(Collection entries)
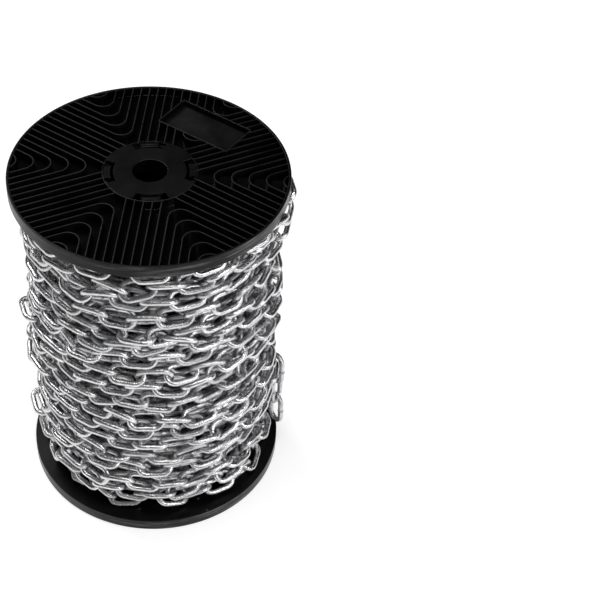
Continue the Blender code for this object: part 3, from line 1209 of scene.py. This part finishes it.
@dataclass
class Flange:
    """A moulded flange: smooth winding face, ribbed outer face, slotted hub, rim and label field.

    It is built with its winding face on z = 0 and its outer face up.
    """

    radius: float
    thickness: float
    rim: float = 0.0023
    web: float = 0.0032
    bore: float = 0.0142
    collar: float = 0.0025
    hub: float = 0.0389
    hub_wall: float = 0.0039
    hub_plate: float = 0.0030
    segments: int = 240
    edge_round: float = 0.0006
    # The side where the rim's scuffs and its painted highlight gather.
    sheen_side: float = math.radians(-50)
    slot_count: int = 4
    slot_inner: float = 0.0299
    slot_outer: float = 0.0380
    slot_span: float = math.radians(45)
    slot_flare: float = 0.0004
    slot_lip: float = 0.35
    rib_width: float = 0.0012
    rib_pitch: float = 0.0071
    rib_root: float = 0.7
    rib_foot: float = 1.15
    rib_crown: tuple = ((0.92, 0.0004, 0.3), (0.75, 0.0001, 1.0), (0.4, 0.0, 1.0))
    rib_setback: float = 0.0004
    rib_corner: float = 0.0097
    sectors: int = 6
    sector_start: float = math.radians(21.6)
    straight_ribs: int = 2
    bent_ribs: int = 7
    label: LabelField = field(default_factory=LabelField)

    def section(self) -> list[tuple[float, float, float]]:
        """List the turned section's corners.

        Returns:
            The corners as (radius, height, the radius that rounds it).
        """
        rim = self.radius - self.rim
        inside = self.hub - self.hub_wall
        plate = self.thickness - self.hub_plate
        collar = self.bore + self.collar
        fine = self.edge_round / 2
        return [
            (self.bore, self.thickness, self.edge_round),
            (self.hub, self.thickness, self.edge_round),
            (self.hub, self.web, fine),
            (rim, self.web, fine),
            (rim, self.thickness, self.edge_round),
            (self.radius, self.thickness, self.edge_round),
            (self.radius, 0, self.edge_round),
            (inside, 0, fine),
            (inside, plate, fine),
            (collar, plate, fine),
            (collar, 0, fine),
            (self.bore, 0, fine),
        ]

    def rounded_section(self, steps: int = 3) -> tuple[np.ndarray, np.ndarray]:
        """Round the section's corners.

        Args:
            steps: how many faces go round a corner.

        Returns:
            The points as (radius, height), and how rubbed each is: 1 on the outer edges and 0 elsewhere.
        """
        corners = self.section()
        points, rubs = [], []
        for place, (across, height, rounding) in enumerate(corners):
            corner = Vector((across, height))
            before = (Vector(corners[place - 1][:2]) - corner).normalized()
            after = (Vector(corners[(place + 1) % len(corners)][:2]) - corner).normalized()
            centre = corner + (before + after) * rounding
            for step in range(steps + 1):
                turn = math.pi / 2 * step / steps
                towards_after, towards_before = rounding * math.cos(turn), rounding * math.sin(turn)
                points.append(centre - after * towards_after - before * towards_before)
                rubs.append(1.0 if rounding == self.edge_round and 0 < step < steps else 0.0)
        return np.array(points), np.array(rubs)

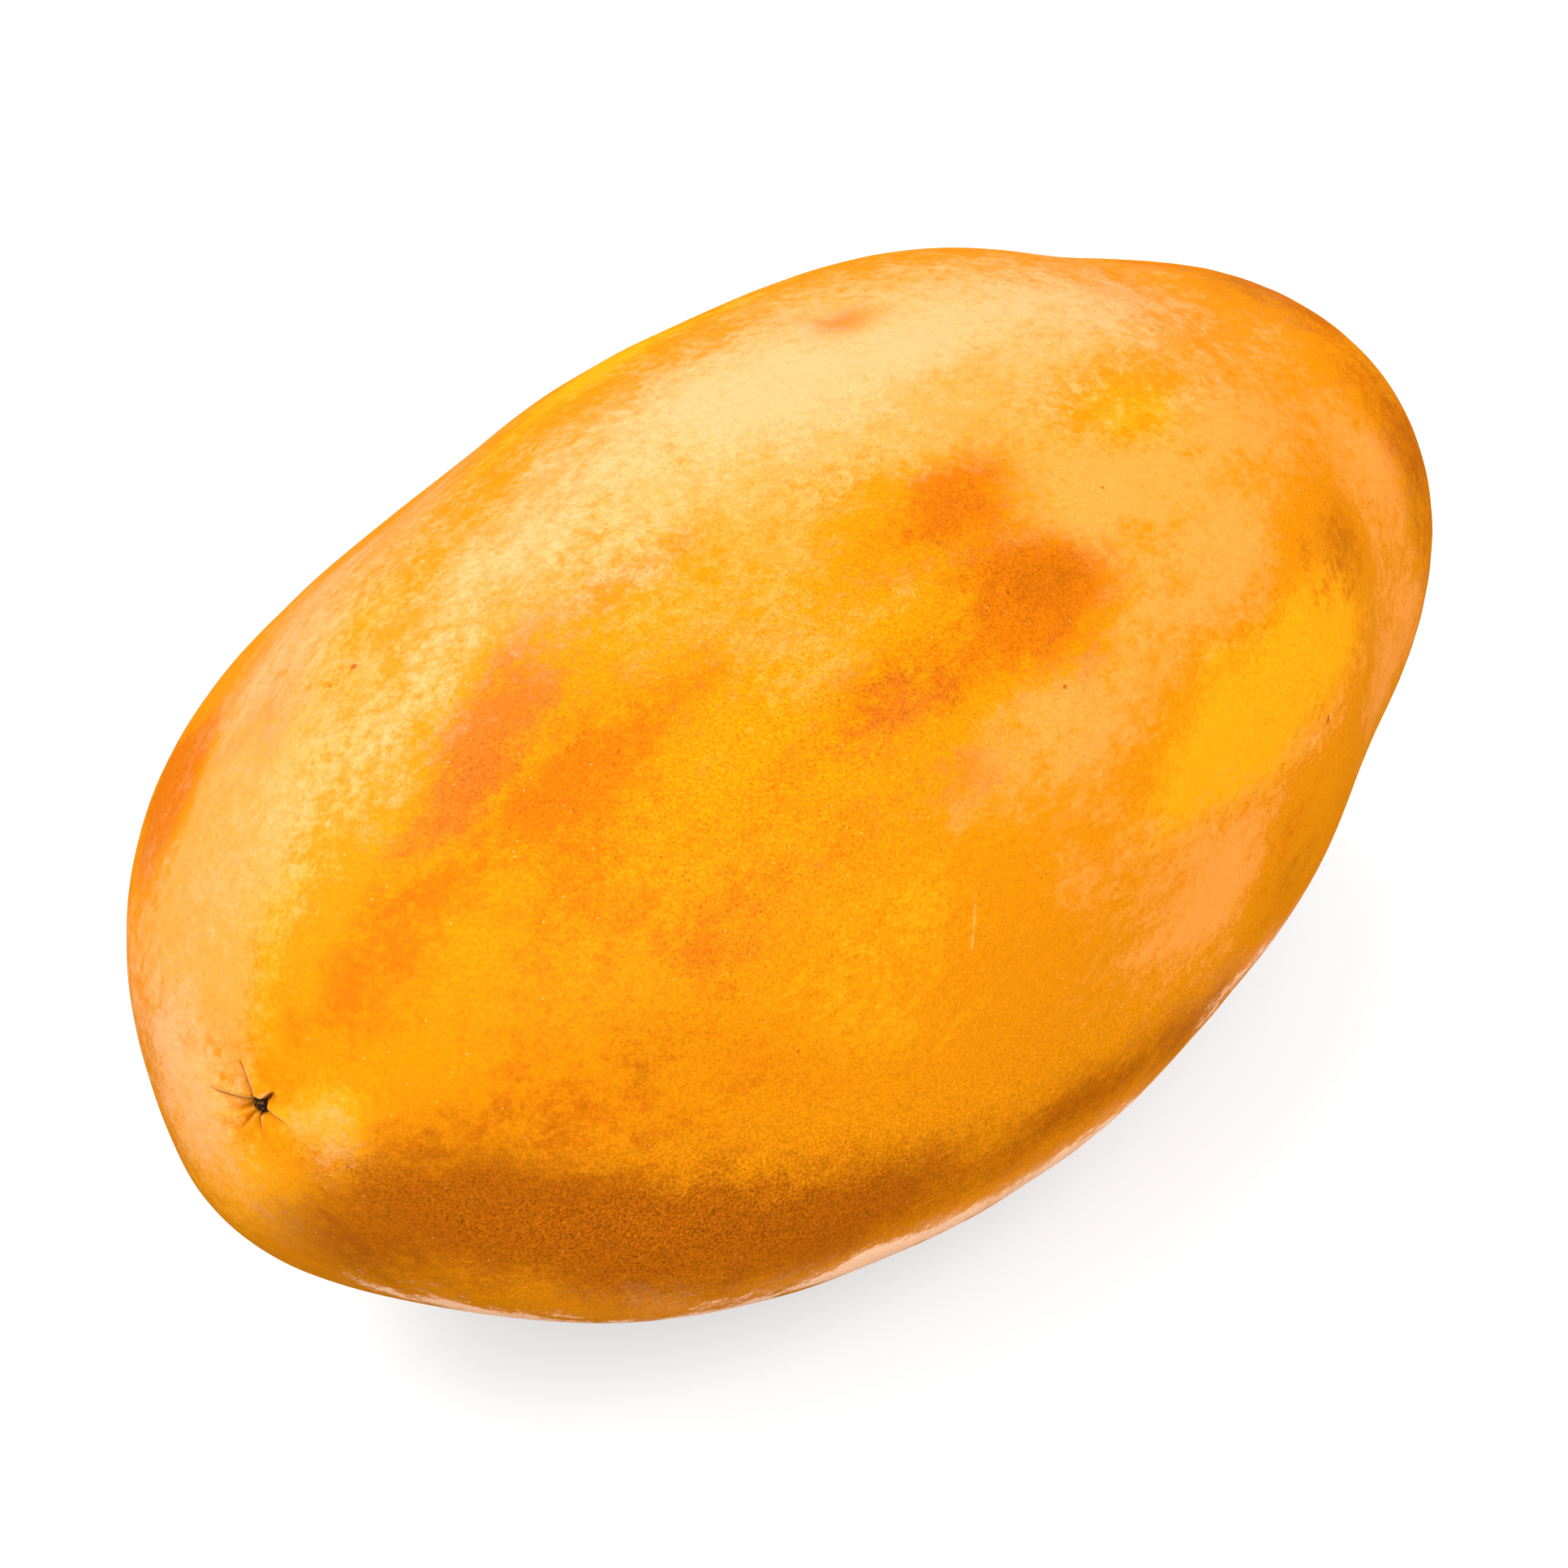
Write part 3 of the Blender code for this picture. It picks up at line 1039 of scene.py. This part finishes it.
dry = Web("dry_flower")
flakes = dry.noise(dry.place(), FLAKE_SIZE, detail=4, rough=0.6)
remnant.data.materials.append(
    dry.finish(
        Base_Color=dry.mix(dry.rise(flakes, *FLAKE_EDGE), CHAR, DRY_EDGE),
        Roughness=DRY_ROUGHNESS,
        IOR=DRY_IOR,
        Normal=dry.relief(flakes, DRY_RELIEF, FLAKE_DEPTH),
    )
)
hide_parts("blossom_remnant")
print("dry nodes", len(dry.tree.nodes))

# %% [markdown]
# ## The cut stalk
#
# The stalk was cut a little above the fruit. It is faintly five-sided, widens where it joins
# the fruit, and its bark is ribbed along its length. The cut face has dried: a pale ring of
# fibres inside the bark, and a softer, sunken pith with a small hollow. A cone gives the
# sides, and three insets of its end face give the rings.

# %% Stalk's blank
STALK_LENGTH = 8.5 * MM
STALK_RADIUS = 5.2 * MM
STALK_FOOT_RADIUS = 6.6 * MM
STALK_ROUNDING = 0.6 * MM
STALK_SIDES = 160
STALK_RINGS = 16
BARK_WIDTH = 0.9 * MM
PITH_INSET = 1.7 * MM
FIBRE_DROP = 0.15 * MM
PITH_DROP = 0.25 * MM
HEART_INSET = 0.4 * MM
HEART_DROP = 0.4 * MM

stalk_shape = bmesh.new()
bmesh.ops.create_cone(
    stalk_shape,
    cap_ends=True,
    segments=STALK_SIDES,
    radius1=STALK_FOOT_RADIUS,
    radius2=STALK_RADIUS,
    depth=STALK_LENGTH,
)
sides = [edge for edge in stalk_shape.edges if len({vert.co.z for vert in edge.verts}) == 2]
bmesh.ops.subdivide_edges(stalk_shape, edges=sides, cuts=STALK_RINGS)
top = max(vert.co.z for vert in stalk_shape.verts)
rim = [edge for edge in stalk_shape.edges if all(vert.co.z == top for vert in edge.verts)]
bmesh.ops.bevel(
    stalk_shape,
    geom=rim,
    offset=STALK_ROUNDING,
    offset_type="OFFSET",
    affect="EDGES",
    segments=4,
    profile=0.5,
    material=-1,
)
cut_face = max(stalk_shape.faces, key=lambda face: face.calc_center_median().z)
steps_inward = (
    (BARK_WIDTH, FIBRE_DROP),
    (PITH_INSET, PITH_DROP),
    (HEART_INSET, HEART_DROP),
)
for inset, drop in steps_inward:
    bmesh.ops.inset_region(stalk_shape, faces=[cut_face], thickness=inset, depth=-drop)
print("stalk's blank", len(stalk_shape.faces), "faces")

# %% Foot, angles, ribs and uneven cut
STALK_FLARE = 3
STALK_ANGLE_SHARE = 0.05
RIBS = 30
RIB_DEPTH = 0.12 * MM
RIB_FADE = 3
RIB_WANDER = 3
RIB_WANDERS_ROUND = 2
RIB_WANDER_HEIGHT = 6 * MM
CUT_UNEVEN = 0.12 * MM
CUT_UNEVEN_SIZE = 1.1 * MM
CUT_PART = 0.1

widening = STALK_FOOT_RADIUS - STALK_RADIUS
for vert in stalk_shape.verts:
    around = atan2(vert.co.y, vert.co.x)
    radius = hypot(vert.co.x, vert.co.y)
    down = 0.5 - vert.co.z / STALK_LENGTH
    flare = (STALK_RADIUS + widening * down**STALK_FLARE) / (STALK_RADIUS + widening * down)
    angles = 1 + STALK_ANGLE_SHARE * cos(RIDGES * (around - FIRST_RIDGE))
    wound = RIB_WANDERS_ROUND * Vector((cos(around), sin(around), 0))
    wound.z = vert.co.z / RIB_WANDER_HEIGHT
    rib = cos(RIBS * around + RIB_WANDER * noise.noise(wound)) - 1
    ribs = RIB_DEPTH * rib * (radius / STALK_RADIUS) ** RIB_FADE
    radius = radius * flare * angles + ribs
    lift = CUT_UNEVEN * noise.noise(vert.co / CUT_UNEVEN_SIZE) if down < CUT_PART else 0
    height = seat_place() + GAP + STALK_LENGTH / 2 + vert.co.z + lift
    vert.co = lie_down(Vector((height, radius * cos(around), radius * sin(around))))
stalk = make_object("cut_stalk", stalk_shape)
print("stalk", len(stalk.data.polygons), "faces")

# %% [markdown]
# ## Bark and cut face
#
# The bark is brown, paler on its ribs and greenish in places, and the dried cut is the colour
# of straw. Two materials would need a clean seam between their faces. One material that looks
# at how far a point lies behind the cut gives the worn edge of a real cut.

# %% Bark and cut
BARK_DARK = (0.10, 0.055, 0.02, 1)
BARK_PALE = (0.26, 0.17, 0.06, 1)
BARK_GREEN = (0.16, 0.15, 0.045, 1)
FIBRE_DARK = (0.36, 0.22, 0.09, 1)
FIBRE_PALE = (0.62, 0.47, 0.26, 1)
BARK_SIZE = 1.2 * MM
ALONG_BARK = (0.2, 1, 1)
BARK_PALES = (0.35, 0.65)
BARK_DEPTH = 0.2 * MM
BARK_RELIEF = 0.6
BARK_ROUGHNESS = 0.75
PATCH_SIZE = 4 * MM
PATCH_EDGE = (0.5, 0.7)
PATCH_SHOWS = 0.6
FIBRE_SIZE = 0.5 * MM
FIBRES_PALE = (0.35, 0.7)
CUT_FADES = (0.3 * MM, 1.1 * MM)

stalk_end = lie_down(Vector((seat_place() + GAP + STALK_LENGTH, 0, 0)))
axis = Matrix.Rotation(TILT, 3, "Y") @ Vector((1, 0, 0))
bark = Web("stalk_bark")
place = bark.place()
along_axis = bark.vector("DOT_PRODUCT", place, tuple(axis), output="Value")
behind_cut = stalk_end.dot(axis) - along_axis
ribbed = bark.noise(bark.stretched(place, ALONG_BARK), BARK_SIZE, detail=6, rough=0.65)
patches = bark.noise(place, PATCH_SIZE, detail=5, rough=0.6)
fibres = bark.noise(place, FIBRE_SIZE, detail=5, rough=0.7)
bark_colour = bark.mix(bark.rise(ribbed, *BARK_PALES), BARK_DARK, BARK_PALE)
greener = bark.rise(patches, *PATCH_EDGE) * PATCH_SHOWS
bark_colour = bark.mix(greener, bark_colour, BARK_GREEN)
cut_colour = bark.mix(bark.rise(fibres, *FIBRES_PALE), FIBRE_DARK, FIBRE_PALE)
on_cut = 1 - bark.rise(behind_cut, *CUT_FADES)
stalk.data.materials.append(
    bark.finish(
        Base_Color=bark.mix(on_cut, bark_colour, cut_colour),
        Roughness=BARK_ROUGHNESS,
        Normal=bark.relief(ribbed, BARK_RELIEF, BARK_DEPTH),
    )
)
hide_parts("stem_stub")
print("bark nodes", len(bark.tree.nodes))

# %% [markdown]
# ## The table
#
# The fruit lies on a plain white table. A table this bright would light the underside of the
# fruit until its colours washed out. A grey table would look dull. So the camera sees the
# table white, and the light that it sends back up to the fruit is dimmer.

# %% Table
TABLE_REACH = 4
SEEN = (0.36, 0.38, 0.39, 1)
GLOW = 0.52
TABLE_ROUGHNESS = 0.9
DIM = (0.12, 0.12, 0.12, 1)
MIDDLE = (0.35, 0.35, 0.35, 1)
WHITE = (1, 1, 1, 1)
BLACK = (0, 0, 0, 1)

table_shape = bmesh.new()
bmesh.ops.create_grid(table_shape, x_segments=1, y_segments=1, size=TABLE_REACH)
table = make_object("table", table_shape)
white = Web("white_table")
soft = white.node("ShaderNodeLightPath", {}, output="Is Diffuse Ray")
seen = soft.beside("Is Camera Ray")
bounced = 1 - seen
table.data.materials.append(
    white.finish(
        Base_Color=white.mix(bounced, SEEN, white.mix(soft, DIM, MIDDLE)),
        Roughness=TABLE_ROUGHNESS,
        Emission_Color=white.mix(bounced, WHITE, BLACK),
        Emission_Strength=GLOW,
    )
)
print("table nodes", len(white.tree.nodes))

# %% [markdown]
# ## The light
#
# The light is very soft, as from large diffusers. Four wide suns stand for them: one overhead,
# one to the left, a stronger one to the right in front, and a faint one behind, with an even
# pale sky all round. They give part of the pale sheen along the fruit's back and of the dusk
# under it, and only a faint shadow. The rest of that sheen is painted on the ridge, and the
# rest of the dusk is painted shade on the underside. Panels of light would do the same, but a
# sun stays as bright at any distance, so it needs no place.

# %% Light
VIEW_TURN = radians(53.449)
SKY = 0.6
away = Vector((sin(VIEW_TURN), cos(VIEW_TURN), 0))
left = Vector((-away.y, away.x, 0))
above = Vector((0, 0, 1))

world = bpy.data.worlds.new("studio")
bpy.context.scene.world = world
world.use_nodes = True
sky = world.node_tree.nodes["Background"]
sky.inputs["Color"].default_value = WHITE
sky.inputs["Strength"].default_value = SKY


def soft_sun(name, light_from, strength, softness):
    """A wide, soft light from a direction."""
    light = bpy.data.objects.new(name, bpy.data.lights.new(name, "SUN"))
    light.data.energy = strength
    light.data.angle = softness
    light.rotation_mode = "QUATERNION"
    light.rotation_quaternion = light_from.to_track_quat("Z", "Y")
    bpy.context.scene.collection.objects.link(light)


soft_sun("overhead", above + 0.45 * left + 0.2 * away, 3.0, radians(60))
soft_sun("left_front", 0.7 * above - 0.5 * away + left, 2.3, radians(60))
soft_sun("right_front", 0.6 * above - away - 0.6 * left, 4.8, radians(70))
soft_sun("back_box", away + above, 0.8, radians(50))
bpy.context.scene.view_settings.view_transform = "Standard"

# %% [markdown]
# ## The camera
#
# The camera looks down on the blossom end from the front left. It stands far enough away for
# the fruit to keep its true proportions. Its lens is worked out from how large the fruit
# should appear, and its shift puts the fruit where it belongs in the square picture.

# %% Camera
VIEW_HEIGHT = radians(32)
PHOTO_SIZE = 1932
PIXELS_PER_METRE = 8587
CAMERA_DISTANCE = 1.2
SENSOR_MM = 36
FRUIT_AT = (937.5, 971.2)

back = Vector(
    (-sin(VIEW_TURN) * cos(VIEW_HEIGHT), -cos(VIEW_TURN) * cos(VIEW_HEIGHT), sin(VIEW_HEIGHT))
)
right = Vector((cos(VIEW_TURN), -sin(VIEW_TURN), 0))
up = back.cross(right)
camera = bpy.data.objects.new("camera", bpy.data.cameras.new("camera"))
camera.matrix_world = Matrix.Translation(WIDEST_PLACE + back * CAMERA_DISTANCE) @ Matrix(
    (right, up, back)
).transposed().to_4x4()
camera.data.sensor_width = SENSOR_MM
camera.data.lens = SENSOR_MM * PIXELS_PER_METRE * CAMERA_DISTANCE / PHOTO_SIZE
camera.data.shift_x = 0.5 - FRUIT_AT[0] / PHOTO_SIZE
camera.data.shift_y = FRUIT_AT[1] / PHOTO_SIZE - 0.5
bpy.context.scene.collection.objects.link(camera)
bpy.context.scene.camera = camera
print("lens", round(camera.data.lens, 1), "mm")

# %% [markdown]
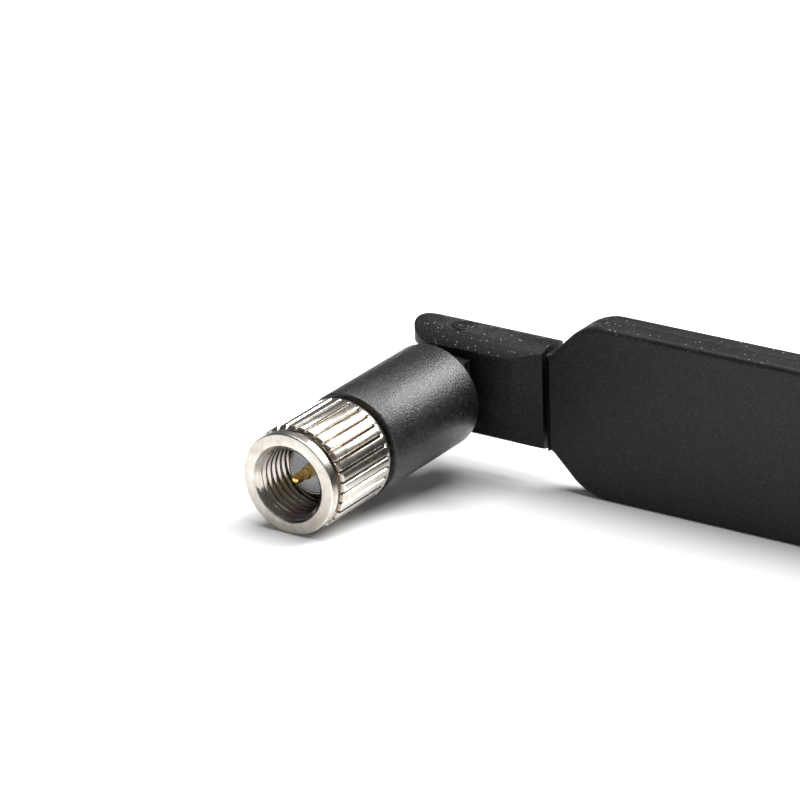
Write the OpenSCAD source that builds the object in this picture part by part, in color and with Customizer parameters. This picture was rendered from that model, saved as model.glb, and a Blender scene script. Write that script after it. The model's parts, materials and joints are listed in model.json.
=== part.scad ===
// Hinged blade antenna with a threaded coaxial plug, as fitted to a wifi adapter or router.
// Built in an upright working frame and laid down at the end by module laid_down().
// Working frame: origin on the tilt hinge axis, X toward the blade tip, -Y toward the plug,
// Z along the hinge axis. Distances named *_at are measured from the hinge along the plug axis.
// Finished frame: the part rests on z = 0 with the middle of its box over the origin.

/* [Blade] */
// length from hinge axis to blade tip
blade_reach = 85; // [70:1:160]
// full width of the blade
blade_w = 16; // [15:0.5:20]
// full thickness of the blade
blade_t = 3.8; // [3.8:0.1:5]
// radius of the blade's long edges
blade_edge_r = 0.55; // [0.3:0.05:0.8]
// radius of the two corners at the tip
tip_r = 5; // [3:0.5:7]
// wall thickness of the two half shells
shell_wall = 0.8; // [0.7:0.05:0.9]

/* [Hinge arm] */
// diameter of the round arm stub
arm_d = 9.5; // [9.5:0.1:10.5]
// thickness of the arm between its two flats
arm_flat_t = 5.8; // [5.4:0.1:6.2]
// distance from hinge axis to the start of the sloping facets
facet_x = 6.4; // [6:0.1:7]
// distance from hinge axis to the seam with the blade
seam_x = 9.05; // [8.8:0.05:9.3]
// thickness of the arm where it meets the blade
arm_seam_t = 3.46; // [3.2:0.02:3.7]
// how far the fork ears reach past the hinge axis
ear_reach = 4.6; // [4.4:0.05:4.7]
// diameter of each hinge pin
hinge_pin_d = 2; // [1.6:0.1:2.2]
// thickness of the sleeve's tongue between the fork ears
tongue_t = 6.2; // [5.8:0.1:6.3]
// gap each side between tongue and fork
hinge_gap = 0.1; // [0.08:0.01:0.15]

/* [Sleeve] */
// outer diameter of the swivel sleeve
sleeve_d = 9.5; // [9.5:0.1:10.5]
// distance from hinge axis to the sleeve's shoulder
sleeve_back_at = 5.1; // [5:0.05:5.3]
// distance from hinge axis to the sleeve's front face
sleeve_front_at = 17.9; // [17.9:0.1:18.2]

/* [Plug] */
// distance from hinge axis to the front of the coupling nut
nut_front_at = 27.15; // [27.1:0.05:27.4]
// distance from hinge axis to the back of the coupling nut
nut_back_at = 18.1; // [18.05:0.05:18.25]
// diameter of the nut's plain front ring
nut_ring_d = 9; // [8.8:0.1:9.2]
// diameter over the nut's knurled crests
knurl_d = 9.3; // [9.2:0.05:9.4]
// number of knurl grooves
knurl_count = 30; // [20:1:36]
// minor diameter of the nut's internal thread
thread_minor_d = 5.7; // [5.6:0.02:5.74]
// major diameter of the nut's internal thread
thread_major_d = 6.35; // [6.3:0.01:6.4]
// thread pitch, 36 threads per inch
thread_pitch = 0.7056; // [0.7056]
// depth of the mating plane behind the nut's front
mating_depth = 3.45; // [3.3:0.05:3.6]
// diameter of the outer contact
contact_d = 4.6; // [4.55:0.01:4.65]
// diameter of the centre pin
center_pin_d = 0.91; // [0.9:0.01:0.94]
// how far the centre pin stands out of the mating plane
center_pin_reach = 2.5; // [2.2:0.1:2.6]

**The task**
Write out exactly the lines from the one with "Write part 3" through the one with "# sides, and", including both, and no others.

**Answer to this exercise**
Write part 3 of the Blender code for this picture. It picks up at line 1039 of scene.py. This part finishes it.
dry = Web("dry_flower")
flakes = dry.noise(dry.place(), FLAKE_SIZE, detail=4, rough=0.6)
remnant.data.materials.append(
    dry.finish(
        Base_Color=dry.mix(dry.rise(flakes, *FLAKE_EDGE), CHAR, DRY_EDGE),
        Roughness=DRY_ROUGHNESS,
        IOR=DRY_IOR,
        Normal=dry.relief(flakes, DRY_RELIEF, FLAKE_DEPTH),
    )
)
hide_parts("blossom_remnant")
print("dry nodes", len(dry.tree.nodes))

# %% [markdown]
# ## The cut stalk
#
# The stalk was cut a little above the fruit. It is faintly five-sided, widens where it joins
# the fruit, and its bark is ribbed along its length. The cut face has dried: a pale ring of
# fibres inside the bark, and a softer, sunken pith with a small hollow. A cone gives the
# sides, and three insets of its end face give the rings.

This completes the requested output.